The spooky girl in the advert looked like something from The Exorcist as she whispered “Thirteen!” - that’s what made me want my birthday weekend at Alton Towers.

The park is miles from the train station, and the signposts, pointing us in the opposite direction to our satnav, added an extra 20 minutes to the journey time (we tested it on the way back). Yet, aside from the patronizing Pirate Pete voice on the park’s monorail, Alton Towers is a 13-year-old’s dream.

Towering, spinning, looping structures erupt in the middle of a picturesque landscape of trees and a gothic 19th century house. So even for Dad it was mildly exciting as he got to talk to Alton Tower’s gardeners about orchids. He said it nearly justified the cost of the hotel rooms.

First, my two friends and I raced to Oblivion. Our hearts were pounding as we were hauled up the chain lift. At the top, there was a terrifying pause as we overlooked our fate, then we plunged 180 feet underground at 70 mph. Seven goes later we decided to try the other rides.

Air, a steel flying coaster, was more comfortable than thrilling, although the “flying” experience was one-of-a-kind. Nemesis, which practically had more G-force than a space shuttle launch, wasn’t particularly special; Rita Queen of Speed is a launch rollercoaster and although not as fast as Stealth, has a sharp, eye-popping bend at the beginning and unique soaring turns.

Eventually we reached the most disappointing attraction in the whole park - the new ride ‘Thirteen’. We needn’t have bothered. It was horribly slow and depressing. Sure, the horizontal drop was a first, yet it only felt about two feet. It was as though they had spent so much money on the little drop, that they forgot the rest of the ride, which consisted of a few turns and bunny hops.

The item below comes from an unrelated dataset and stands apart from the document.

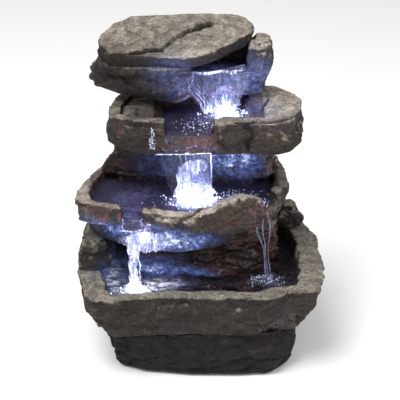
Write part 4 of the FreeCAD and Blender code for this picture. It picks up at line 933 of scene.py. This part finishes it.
FITTINGS = {
    "black_plastic": plastic_paint("black_plastic", (0.014, 0.014, 0.016), 0.42),
    "door_plastic": plastic_paint("door_plastic", (0.06, 0.052, 0.043), 0.66, 0.0011, 0.0002),
    "rubber": rubber_paint("rubber", (0.018, 0.018, 0.018)),
    "lead_sheath": plastic_paint("lead_sheath", (0.022, 0.022, 0.025), 0.38, 0.0008, 0.00003),
    "clear_lens": lens_paint("clear_lens"),
    "clear_hose": plastic_paint("clear_hose", (0.62, 0.66, 0.64), 0.2, 0.003, 0.00003, Alpha=0.55, IOR=1.5),
    "screw_steel": steel_paint("screw_steel"),
    "shaft_ceramic": plastic_paint("shaft_ceramic", (0.75, 0.74, 0.70), 0.25, 0.0005, 0.00001),
    "foam": foam_paint("foam"),
}
for part in frame["record"]["subparts"]:
    if part["material_slot"] in FITTINGS:
        mesh = frame["nodes"][part["node"]].data
        mesh.materials.clear()
        mesh.materials.append(FITTINGS[part["material_slot"]])


# ---------------- studio
def lamp(name, kind, place, power, colour, size=0.004, target=None):
    """A light at a place; an area light looks at its target."""
    data = bpy.data.lights.new(name, kind)
    data.energy = power
    data.color = colour
    if kind == "AREA":
        data.size = size
    else:
        data.shadow_soft_size = size
    obj = bpy.data.objects.new(name, data)
    obj.location = place
    if target is not None:
        obj.rotation_euler = (Vector(target) - Vector(place)).to_track_quat("-Z", "Y").to_euler()
    bpy.context.scene.collection.objects.link(obj)


def make_floor():
    """A wide pale floor under the feet."""
    half = 3.0
    corners = [(-half, -half, 0), (half, -half, 0), (half, half, 0), (-half, half, 0)]
    obj = new_mesh("floor", corners, [[0, 1, 2, 3]], smooth=False)
    m = Paint("floor")
    tone = m.noise(0.4, 2.0).mix((0.92, 0.92, 0.92), (0.94, 0.94, 0.94))
    obj.data.materials.append(m.finish(tone, 0.9))


def make_studio():
    """A white surround, a key and a fill light, the three lamps' own light, and the camera in front."""
    scene = bpy.context.scene
    world = bpy.data.worlds.new("studio")
    scene.world = world
    world.use_nodes = True
    backdrop = world.node_tree.nodes["Background"]
    backdrop.inputs["Color"].default_value = (1.0, 1.0, 1.0, 1.0)
    backdrop.inputs["Strength"].default_value = 0.60
    centre = (0, 0, 0.13)
    lamp("key", "AREA", (-0.45, -0.45, 1.30), 19.0, (1.0, 0.985, 0.965), 0.8, centre)
    lamp("fill", "AREA", (0.9, -0.5, 0.9), 5.0, (0.97, 0.98, 1.0), 0.9, centre)
    blue = (0.42, 0.50, 1.0)
    lamp("upper_glow", "POINT", upper_lamp + np.array([0.002, -0.006, 0.007]), 0.05, blue)
    lamp("middle_glow", "POINT", middle_lamp + np.array([0.000, -0.008, 0.012]), 0.06, blue)
    lamp("lower_glow", "POINT", lower_lamp + np.array([0.000, -0.010, 0.006]), 0.035, blue)
    scene.view_settings.view_transform = "Standard"
    scene.view_settings.look = "None"
    eye = bpy.data.cameras.new("eye")
    eye.lens, eye.sensor_width = 100.0, 36.0
    camera = bpy.data.objects.new("eye", eye)
    target, distance, height = Vector((0, -0.004, 0.1276)), 0.902, math.radians(27.0)
    camera.location = target + distance * Vector((0, -math.cos(height), math.sin(height)))
    camera.rotation_euler = (target - camera.location).to_track_quat("-Z", "Y").to_euler()
    scene.collection.objects.link(camera)
    scene.camera = camera


make_floor()
make_studio()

We felt let down, but it didn’t spoil our day and we fell asleep as soon as we hit the pillow in our “starfish” room, only to be woken at 5 because someone set off the fire alarm. The next day our faces were a picture. Dad looked like he had a massive hangover. We still had a brilliant time and I definitely recommend it.


Clippy Mat said...

Excellent review. I would definitely give "Thirteen" a miss after that! For me, the excitement of a 5 a.m. false alarm would be about as much shock value as I could handle these days thank you very much.

Unknown said...

Excellent post Sam. I have two boys 17 and 7, who have been brought up on Disney and Universal Studios theme parks and Im not sure how they would feel about Alton Towers. What do you think?

Sam said...

Thank you Clippy Mat and Irritatingly Optimistic. In response to the latter I have been both to Universal studios and Disney and agreed they are not both the most hardcore of theme parks, yet the thing that makes Alton Towers unique is that there is such a variety of 'levels.' E.g from Oblivion to the Twirling Toadstool. I think your best bet is to get your sons to look up the rides on youtube etc. and see how they like the look of them. All of the rides are designed to be fun so it is just a matter of pushing themselves to do them. Once they do them guaranteed they will absolutely love them yet I agree rides such as Nemesis and Oblivion do look extremely daunting. Some good rides for your seven year old are Hex, Rumba Rapids, the Flume, Runaway Mine Train, (which is actually really fun!) Charlie and the Chocolate Factory, and 13 if the crowds aren't too big. As for the 17 year old he should just look up the bigger rides and see what he feels about them. Alton Towers is ridiculously fun and once you all get into the swing of things you are bound to have a fantastic time.

Clippy Mat said...

not to be outdone by Alton Towers or Disney I am sending you a link for Canada's Wonderland. I went myself once with some visiting family from England but absolutely refused to go on anything which hurtles me upside down at 95 miles an hour and then flings me backwards at the rate of knots. You would probably love it.